Update By the Shan Human Rights Foundation
May 10, 2016
Save the Namtu River
In January 2016, Burma’s state media reported that Naypyidaw was proceeding with four new hydropower dams on the Namtu (Myitnge or Dokhtawaddy) River, three of which are in conflict areas of Shan State. These new dams, together with the existing Yeywa dam, will form a cascade blocking half the entire length of the river.
The most advanced of the new dams is the Upper Yeywa Dam in Nawngkhio township, started by Burma’s military regime in 2008, and slated for completion in 2018. The planned reservoir will stretch for over 60 kilometers, entirely submerging a large Shan village of nearly 500 residents, called Ta Long, and possibly submerging part of Hsipaw town.

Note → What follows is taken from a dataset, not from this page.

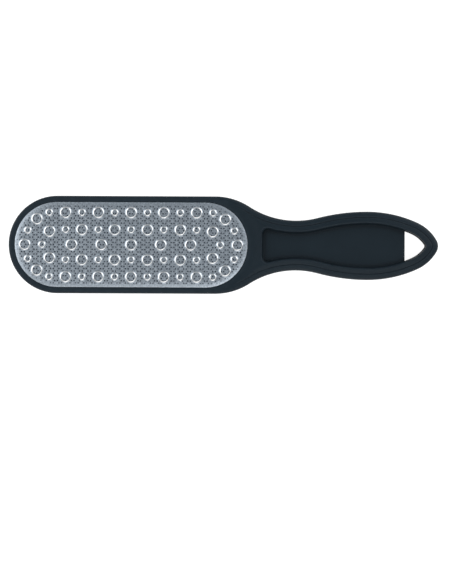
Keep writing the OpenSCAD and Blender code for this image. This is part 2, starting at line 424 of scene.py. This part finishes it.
def step_points():
    """Points along the groove and the round of the grip's face, and along its crease to the paddle."""
    edge, normals = outer_edge()
    rows = []
    for inset in STEP_ROWS:
        row = edge - (BAND_WIDTH + inset) * normals
        outside = np.hypot(row[:, 0] - PLATE_END_X, row[:, 1]) > PADDLE_RADIUS + ROW_GAP
        rows.append(row[outside & (row[:, 0] > 0)])
    for share in CREASE_ROWS:
        radius = PADDLE_RADIUS + CREASE_WIDTH * share
        angles = np.linspace(-pi / 2, pi / 2, round(pi * radius / SPACING))
        row = np.stack([PLATE_END_X + radius * np.cos(angles), radius * np.sin(angles)], axis=1)
        rows.append(row[edge_distance(row) > BAND_WIDTH + ROW_GAP])
    return np.concatenate(rows)


def outer_wall(sheet):
    """The upper half of the outer wall with its round. Gives the outline of the face above it."""
    edge, normals = outer_edge()
    handle = smooth((edge[:, 0] - SHOULDER_X) / ROUND_FADE)
    across = ROUND_ACROSS + ROUND_ACROSS_MORE * handle
    down = ROUND_DOWN + ROUND_DOWN_MORE * handle
    part_way_up = 0.6
    rows = [sheet.ring(edge, 0.0), sheet.ring(edge, (BORDER_Z - down) * part_way_up)]
    steps = 8
    for i in range(steps + 1):
        turn = pi / 2 * i / steps
        inset = across * (1 - cos(turn))
        rows.append(sheet.ring(edge - normals * inset[:, None], BORDER_Z - down * (1 - sin(turn))))
    sheet.strips(rows)
    return edge - normals * across[:, None]


def plate_seat(sheet):
    """The seat of a plate with a small round at its mouth. Gives the mouth's outline."""
    seat, outward = obround_edge(PLATE_RADIUS + SEAT_GAP, SPACING)
    lip = round_rows(seat, outward, SEAT_LIP, BORDER_Z, steps=3)
    rows = [sheet.ring(row, z) for row, z in lip] + [sheet.ring(seat, SEAT_Z)]
    sheet.strips(rows)
    sheet.face(rows[-1])
    return lip[0][0]


def height_at(row, x):
    """Where the upper half of a hollow's outline crosses x in the half of the hollow next to the tip."""
    upper = row[row[:, 1] > 0]
    upper = upper[upper[:, 0] > (HOLLOW_START_X + HOLE_START_X) / 2]
    order = np.argsort(upper[:, 0])
    return float(np.interp(x, upper[order, 0], upper[order, 1]))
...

Ta Long (meaning “large harbor”) is a prosperous community, renowned in northern Shan State for its organic oranges and pomelos, grown along the riverbank. Ancient stupas in the village are hundreds of years old. Ta Long villagers were neither informed nor consulted before the dam began. An Environment and Social Impact Assessment (ESIA) was carried out for the dam only in 2014, six years after the dam had begun. During the ESIA, the villagers stated clearly that they were not willing to move.
Despite this, dam-building has continued, with funding from China, and with the involvement of Chinese, Japanese, German and Swiss companies. A diversion tunnel has been completed, and construction of the main dam wall was beginning in early 2016.
The other planned dams on the Namtu in Shan State — the Middle Yeywa Dam being developed by Norway’s state-owned SN Power in Nawng Khio township, and the Namtu Dam in Hsipaw township — are also proceeding without transparency, and without the informed consent of impacted villagers.